● **Recorded data**
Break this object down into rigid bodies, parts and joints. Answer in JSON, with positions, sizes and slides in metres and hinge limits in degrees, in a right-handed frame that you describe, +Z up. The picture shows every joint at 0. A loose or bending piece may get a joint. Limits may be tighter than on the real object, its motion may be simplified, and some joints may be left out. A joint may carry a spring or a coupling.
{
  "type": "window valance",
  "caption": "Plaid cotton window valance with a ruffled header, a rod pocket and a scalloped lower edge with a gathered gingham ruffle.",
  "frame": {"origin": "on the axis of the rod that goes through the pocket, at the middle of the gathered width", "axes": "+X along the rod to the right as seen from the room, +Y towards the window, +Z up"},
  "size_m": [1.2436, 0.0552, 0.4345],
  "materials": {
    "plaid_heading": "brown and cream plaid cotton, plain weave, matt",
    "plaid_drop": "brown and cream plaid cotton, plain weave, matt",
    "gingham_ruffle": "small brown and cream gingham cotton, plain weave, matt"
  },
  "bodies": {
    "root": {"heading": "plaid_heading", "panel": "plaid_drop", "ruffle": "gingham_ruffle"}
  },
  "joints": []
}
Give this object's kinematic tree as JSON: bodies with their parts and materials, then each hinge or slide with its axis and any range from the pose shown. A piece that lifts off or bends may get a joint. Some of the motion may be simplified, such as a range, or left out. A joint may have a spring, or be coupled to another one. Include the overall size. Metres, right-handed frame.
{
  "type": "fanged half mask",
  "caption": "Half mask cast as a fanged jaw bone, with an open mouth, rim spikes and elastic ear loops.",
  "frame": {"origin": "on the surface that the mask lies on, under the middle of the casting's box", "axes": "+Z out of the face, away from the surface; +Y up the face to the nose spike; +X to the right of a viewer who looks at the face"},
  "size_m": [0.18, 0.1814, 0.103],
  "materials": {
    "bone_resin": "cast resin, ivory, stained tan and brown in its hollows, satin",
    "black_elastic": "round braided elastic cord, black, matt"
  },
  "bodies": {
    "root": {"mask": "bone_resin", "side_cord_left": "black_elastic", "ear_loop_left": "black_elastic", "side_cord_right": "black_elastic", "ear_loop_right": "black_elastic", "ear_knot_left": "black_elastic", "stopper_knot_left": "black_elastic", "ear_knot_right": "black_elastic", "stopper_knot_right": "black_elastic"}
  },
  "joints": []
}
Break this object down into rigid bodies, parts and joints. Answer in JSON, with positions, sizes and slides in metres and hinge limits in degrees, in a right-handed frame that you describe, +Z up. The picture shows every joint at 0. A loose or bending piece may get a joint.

● **What this task involves**
Return all of the data precisely as it appears.

● **Output for this exercise**
Break this object down into rigid bodies, parts and joints. Answer in JSON, with positions, sizes and slides in metres and hinge limits in degrees, in a right-handed frame that you describe, +Z up. The picture shows every joint at 0. A loose or bending piece may get a joint. Limits may be tighter than on the real object, its motion may be simplified, and some joints may be left out. A joint may carry a spring or a coupling.
{
  "type": "window valance",
  "caption": "Plaid cotton window valance with a ruffled header, a rod pocket and a scalloped lower edge with a gathered gingham ruffle.",
  "frame": {"origin": "on the axis of the rod that goes through the pocket, at the middle of the gathered width", "axes": "+X along the rod to the right as seen from the room, +Y towards the window, +Z up"},
  "size_m": [1.2436, 0.0552, 0.4345],
  "materials": {
    "plaid_heading": "brown and cream plaid cotton, plain weave, matt",
    "plaid_drop": "brown and cream plaid cotton, plain weave, matt",
    "gingham_ruffle": "small brown and cream gingham cotton, plain weave, matt"
  },
  "bodies": {
    "root": {"heading": "plaid_heading", "panel": "plaid_drop", "ruffle": "gingham_ruffle"}
  },
  "joints": []
}
Give this object's kinematic tree as JSON: bodies with their parts and materials, then each hinge or slide with its axis and any range from the pose shown. A piece that lifts off or bends may get a joint. Some of the motion may be simplified, such as a range, or left out. A joint may have a spring, or be coupled to another one. Include the overall size. Metres, right-handed frame.
{
  "type": "fanged half mask",
  "caption": "Half mask cast as a fanged jaw bone, with an open mouth, rim spikes and elastic ear loops.",
  "frame": {"origin": "on the surface that the mask lies on, under the middle of the casting's box", "axes": "+Z out of the face, away from the surface; +Y up the face to the nose spike; +X to the right of a viewer who looks at the face"},
  "size_m": [0.18, 0.1814, 0.103],
  "materials": {
    "bone_resin": "cast resin, ivory, stained tan and brown in its hollows, satin",
    "black_elastic": "round braided elastic cord, black, matt"
  },
  "bodies": {
    "root": {"mask": "bone_resin", "side_cord_left": "black_elastic", "ear_loop_left": "black_elastic", "side_cord_right": "black_elastic", "ear_loop_right": "black_elastic", "ear_knot_left": "black_elastic", "stopper_knot_left": "black_elastic", "ear_knot_right": "black_elastic", "stopper_knot_right": "black_elastic"}
  },
  "joints": []
}
Break this object down into rigid bodies, parts and joints. Answer in JSON, with positions, sizes and slides in metres and hinge limits in degrees, in a right-handed frame that you describe, +Z up. The picture shows every joint at 0. A loose or bending piece may get a joint.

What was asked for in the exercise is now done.